Alle 19 circa un gruppo di almeno un centinaio di compagni e compagne si è riconcentrato nel piazzale antistante la Stazione Trastevere, per partire immediatamente in un corteo spontaneo e non autorizzato che, aperto dallo striscione “Chiudere i lager per migranti - Antirazziste e Antirazzisti contro ogni gabbia”, ha bloccato il traffico su un buon tratto di viale Trastevere. Con il ritmo incessante dei cori e degli interventi al megafono si è cercato di portare all’interno della città la voce della rivolta dei prigionieri di Ponte Galeria, ricordando alla folla dello struscio del sabato sera che alle porte di Roma, per quanto possa essere nascosto bene, continua a esistere un lager. Un lager popolato da individui pronti a ribellarsi nonostante la sproporzione di forze con i propri aguzzini, sostenendone tutte le conseguenze.

fotoL’arrivo dei carabinieri bardati di tutto punto (tanto nervosi e imbizzarriti quanto goffi e scoordinati…), non ha avuto l’effetto di disperdere il gruppo, che ha invece deciso di entrare all’interno delle viuzze del quartiere Trastevere per continuare a comunicare a distanza ancor più ravvicinata con la gente. Confluito a piazza di Santa Maria in Trastevere, dopo una serie di ulteriori interventi al megafono, il corteo si è sciolto. Ripensando ancora quasi a caldo a questa lunga giornata appena trascorsa, non si può non evidenziarne gli aspetti positivi: per un giorno si è riusciti a portare non solo la solidarietà ideale, ma un appoggio concreto a chi vive quotidianamente la realtà repressiva di un centro di annientamento, con le sue sbarre, i suoi muri di cinta, i manganelli dei suoi guardiani e le droghe psichiatriche subdolamente imposte dal suo personale sanitario.

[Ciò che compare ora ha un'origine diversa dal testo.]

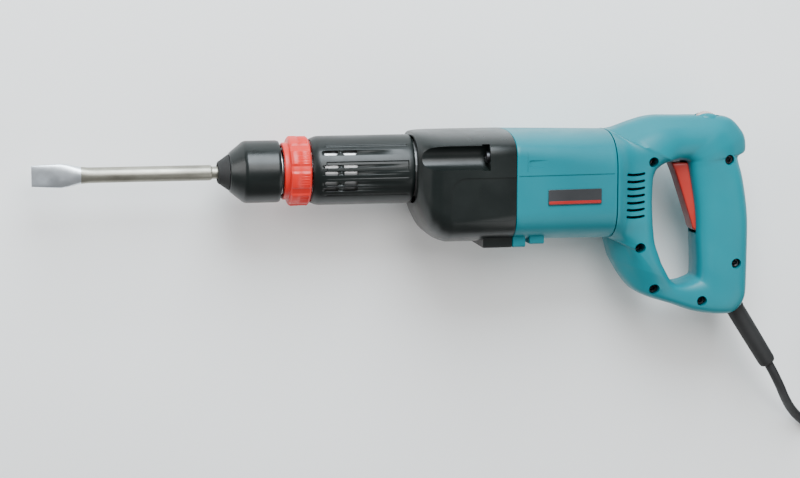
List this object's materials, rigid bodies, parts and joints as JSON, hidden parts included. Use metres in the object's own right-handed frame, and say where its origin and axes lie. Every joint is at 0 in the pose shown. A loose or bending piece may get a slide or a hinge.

Per un giorno si è riusciti a portare le grida e la rabbia di chi non è disposto a tollerare questo lager anche per le strade di una città che non vuol vedere né sentire, interrompendo per qualche ora la monotonia della sua routine consumistica. Ma ripensando alle azioni di rivolta compiute sotto i nostri occhi dai prigionieri di Ponte Galeria, al loro coraggio così “sopra le righe” (o meglio, “sopra le sbarre”…) rispetto alla realtà sociale rassegnata e anestetizzata in cui si annaspa ogni giorno, sappiamo di essere chiamati a un impegno ancora maggiore, che possa avvicinare noi e loro al mondo senza gabbie che portiamo nel cuore.

È tempo che questa città respinga con forza la presenza dei campi di concentramento, intollerabili qui come altrove; ognuno trovi i propri modi, ma quello di cui siamo convinti e convinte è che non basterà pretenderne la chiusura, né sperare in illusori “cambi della guardia” ai vertici di questo stato, poiché se l’attuale destra di governo ha reso i CIE i mattatoi che sono oggi, ad averli istituiti è stato un "sinistro" governo del recente passato.

Da parte nostra, e la giornata odierna è stato un tentativo in tal senso, l’unica risorsa che abbiamo a disposizione e di cui ci fidiamo continua a essere l’azione diretta, senza deleghe.

NELLA TUA CITTÀ C'È UN LAGER CHIUDIAMO IL C.I.E. DI PONTE GALERIA CHIUDERE TUTTI I C.I.E.